Write out the material below again, unchanged.
## Begin
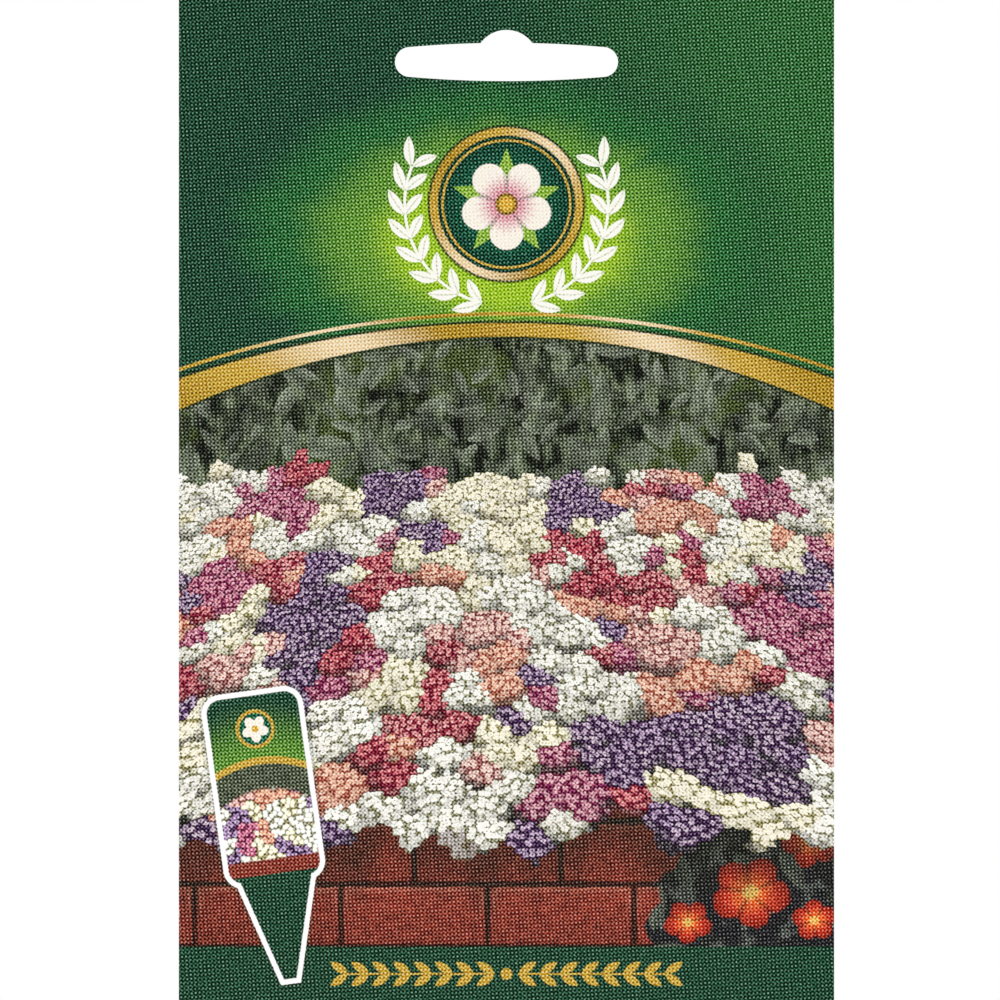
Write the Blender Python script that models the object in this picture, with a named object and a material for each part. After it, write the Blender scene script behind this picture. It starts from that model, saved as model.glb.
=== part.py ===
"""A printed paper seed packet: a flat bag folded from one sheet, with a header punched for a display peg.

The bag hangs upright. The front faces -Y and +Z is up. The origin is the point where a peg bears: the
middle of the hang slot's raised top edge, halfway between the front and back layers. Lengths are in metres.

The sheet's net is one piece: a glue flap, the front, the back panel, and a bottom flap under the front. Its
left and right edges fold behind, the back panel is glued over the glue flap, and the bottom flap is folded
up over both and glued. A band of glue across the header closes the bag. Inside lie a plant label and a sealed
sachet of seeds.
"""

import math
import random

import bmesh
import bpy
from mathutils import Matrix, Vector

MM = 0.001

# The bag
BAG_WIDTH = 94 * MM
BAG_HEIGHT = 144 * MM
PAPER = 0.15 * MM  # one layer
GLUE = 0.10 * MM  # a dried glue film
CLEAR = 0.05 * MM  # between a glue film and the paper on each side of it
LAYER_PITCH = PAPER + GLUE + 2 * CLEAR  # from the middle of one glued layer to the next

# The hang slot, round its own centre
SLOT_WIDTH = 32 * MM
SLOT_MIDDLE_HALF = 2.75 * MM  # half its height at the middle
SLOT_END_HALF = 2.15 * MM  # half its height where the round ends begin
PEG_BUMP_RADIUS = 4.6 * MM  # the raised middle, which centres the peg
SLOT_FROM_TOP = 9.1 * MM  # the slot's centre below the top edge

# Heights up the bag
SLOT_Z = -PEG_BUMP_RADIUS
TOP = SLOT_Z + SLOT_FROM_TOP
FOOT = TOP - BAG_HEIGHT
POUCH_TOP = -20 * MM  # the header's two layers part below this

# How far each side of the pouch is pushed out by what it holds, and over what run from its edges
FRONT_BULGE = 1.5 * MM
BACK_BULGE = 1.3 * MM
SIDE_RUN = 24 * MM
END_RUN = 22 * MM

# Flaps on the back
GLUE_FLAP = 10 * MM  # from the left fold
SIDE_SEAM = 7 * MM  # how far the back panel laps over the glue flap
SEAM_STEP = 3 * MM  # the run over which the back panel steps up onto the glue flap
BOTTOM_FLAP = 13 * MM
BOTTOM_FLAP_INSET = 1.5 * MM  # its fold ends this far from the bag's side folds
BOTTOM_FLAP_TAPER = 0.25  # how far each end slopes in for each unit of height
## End
THE COMPLETED TASK:
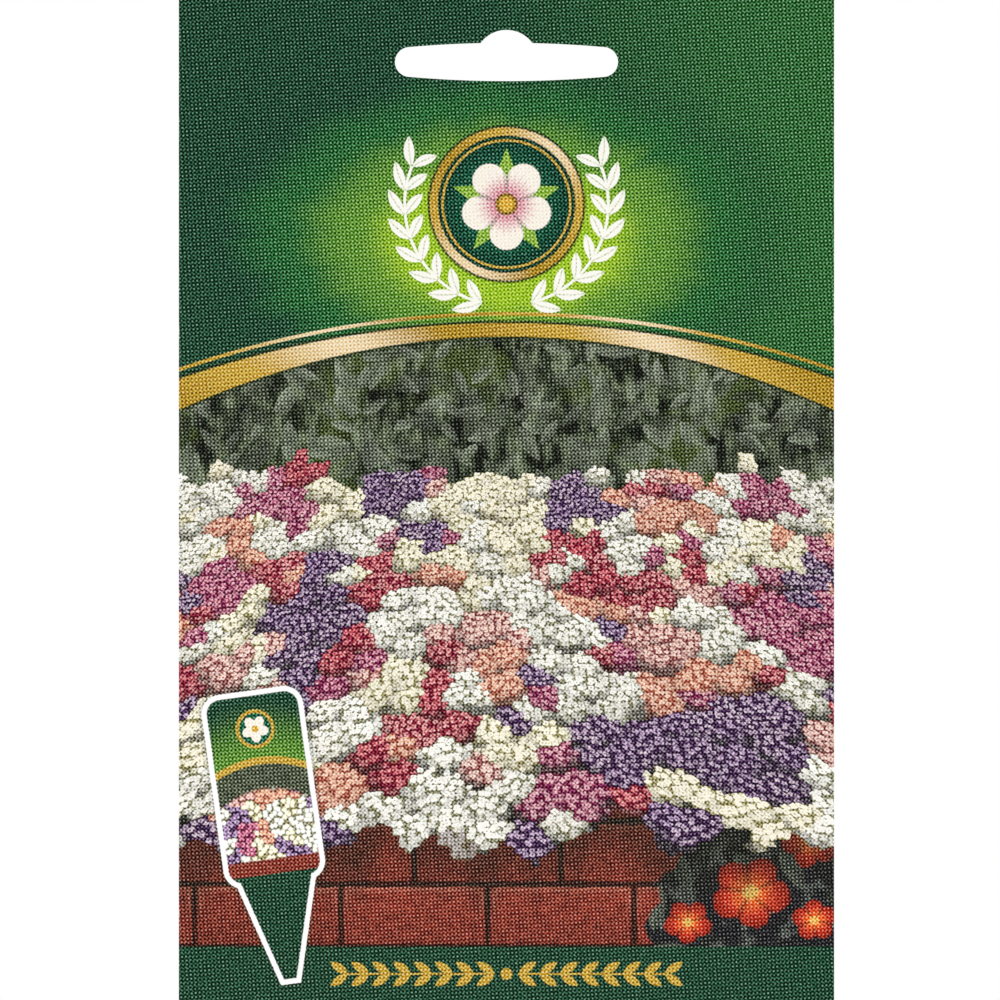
Write the Blender Python script that models the object in this picture, with a named object and a material for each part. After it, write the Blender scene script behind this picture. It starts from that model, saved as model.glb.
=== part.py ===
"""A printed paper seed packet: a flat bag folded from one sheet, with a header punched for a display peg.

The bag hangs upright. The front faces -Y and +Z is up. The origin is the point where a peg bears: the
middle of the hang slot's raised top edge, halfway between the front and back layers. Lengths are in metres.

The sheet's net is one piece: a glue flap, the front, the back panel, and a bottom flap under the front. Its
left and right edges fold behind, the back panel is glued over the glue flap, and the bottom flap is folded
up over both and glued. A band of glue across the header closes the bag. Inside lie a plant label and a sealed
sachet of seeds.
"""

import math
import random

import bmesh
import bpy
from mathutils import Matrix, Vector

MM = 0.001

# The bag
BAG_WIDTH = 94 * MM
BAG_HEIGHT = 144 * MM
PAPER = 0.15 * MM  # one layer
GLUE = 0.10 * MM  # a dried glue film
CLEAR = 0.05 * MM  # between a glue film and the paper on each side of it
LAYER_PITCH = PAPER + GLUE + 2 * CLEAR  # from the middle of one glued layer to the next

# The hang slot, round its own centre
SLOT_WIDTH = 32 * MM
SLOT_MIDDLE_HALF = 2.75 * MM  # half its height at the middle
SLOT_END_HALF = 2.15 * MM  # half its height where the round ends begin
PEG_BUMP_RADIUS = 4.6 * MM  # the raised middle, which centres the peg
SLOT_FROM_TOP = 9.1 * MM  # the slot's centre below the top edge

# Heights up the bag
SLOT_Z = -PEG_BUMP_RADIUS
TOP = SLOT_Z + SLOT_FROM_TOP
FOOT = TOP - BAG_HEIGHT
POUCH_TOP = -20 * MM  # the header's two layers part below this

# How far each side of the pouch is pushed out by what it holds, and over what run from its edges
FRONT_BULGE = 1.5 * MM
BACK_BULGE = 1.3 * MM
SIDE_RUN = 24 * MM
END_RUN = 22 * MM

# Flaps on the back
GLUE_FLAP = 10 * MM  # from the left fold
SIDE_SEAM = 7 * MM  # how far the back panel laps over the glue flap
SEAM_STEP = 3 * MM  # the run over which the back panel steps up onto the glue flap
BOTTOM_FLAP = 13 * MM
BOTTOM_FLAP_INSET = 1.5 * MM  # its fold ends this far from the bag's side folds
BOTTOM_FLAP_TAPER = 0.25  # how far each end slopes in for each unit of height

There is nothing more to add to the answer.